Kyoto is the city that I most dearly wanted to visit, while in Japan.
Ancient imperial capital and now UNESCO world heritage site, it is said to be the city where you are most likely to see the Japan of your imagination and if you think of Japan as bamboo groves, pebbled gardens, shrines, temples and hidden interiors, Kyoto is where you will meet your fantasy.
Kyoto was, however, not on my work-trip agenda, and for the majority of my week in Japan, the only images of the city for me were the ones I would conjure up reading my Lonely Planet Japan. So I couldn’t believe my luck when my guide made me an offer: would I like to spend the Saturday with her, in Kyoto? Her week with me had officially come to an end, but she thought I’d really enjoy it and therefore offered to me her free time.
Maybe it would have been polite of me to decline, but I couldn’t resist and in no time we were on the train connecting Osaka to Kyoto.
We got to Kyoto reasonably early in the morning, along with the big crowd of Saturday tourist hoping, like us, to get a glimpse of this incredible city. We joined the river of people heading towards the ancient part of town and, leaving behind the neon lights and shops of the station district, we soon found ourselves in the Kyoto of the history books.

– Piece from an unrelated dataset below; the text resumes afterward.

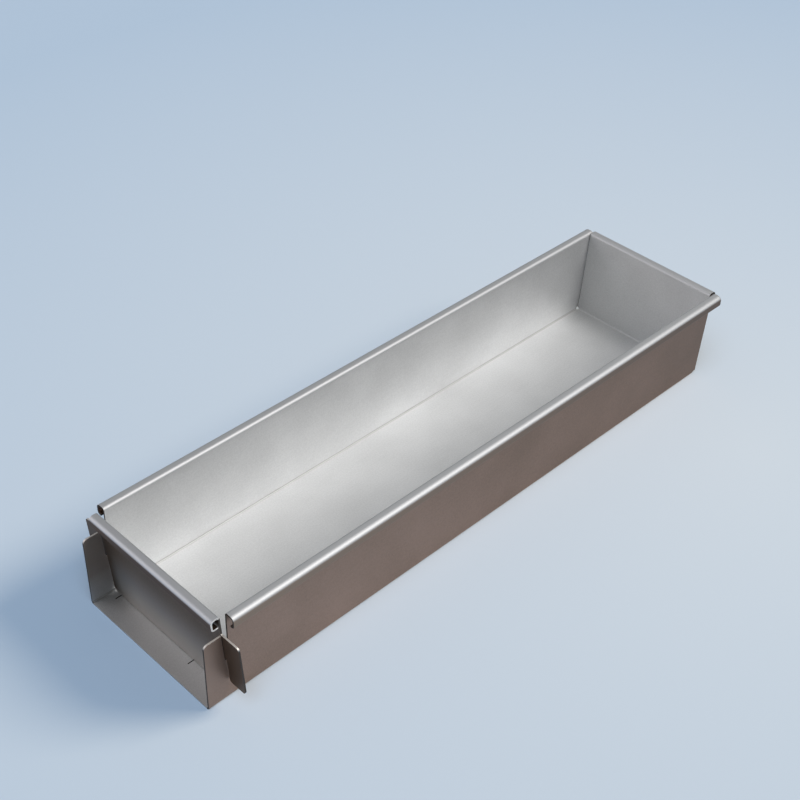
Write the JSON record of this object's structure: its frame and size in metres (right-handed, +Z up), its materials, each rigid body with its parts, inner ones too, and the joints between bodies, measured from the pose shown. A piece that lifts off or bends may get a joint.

The houses, the temples, even the river reminded me of the many books I had read set in Japan (I was reading Murakami at the time) and the incredible foliage of mid-November added to the magic of the place.
I don’t know Japan enough to gauge how authentic Kyoto still is, but I thought it was beautiful, evocative and, to me, a taste of a kind of Japan I hadn’t encountered yet in the high rise offices of the modern cities.
Kyoto is full of temples: it counts over 1600 Buddhist temples and over 400 shinto shrines and when you walk down its streets you immediately realise how big this number really is.
Temples, shrines and religious buildings are everywhere:
Along with statues, rivers and gardens:
Walking among the many religious buildings I noticed that many tourists were carrying out acts that, it seemed to be, had ritual meaning. One of them in particular had to do with fountains: I noticed that in the precinct of many temples there were fountains equipped with wooden buckets that people would fill and pour with a certain sequence of gestures. Both Japanese and foreigners seemed to take part and I wondered if the Japanese would consider this offensive: growing up in a catholic country, I was always told religious gestures should never be carried out by a non-believer, and I doubted the many foreigners armed with cameras and backpacks were followers of Shintoism.
But my guide told me I was wrong: she said that in Japan what is really important is the ritual and joining in is considered an act of respect. I didn’t need anything else and soon found myself pouring water in the beautiful surrounding of the religious garden.
My day in Kyoto drew to a close way too soon. The evening chill started creeping on us and we took refuge in one of the many food establishments to get warm with ramen noodles and tea, before heading back to Osaka.
My week in Japan was truly over: in the morning, the bullet train to Tokyo and then a plane to Seoul were expecting me. Kyoto brought to the close one of the most amazing trips I have ever experienced.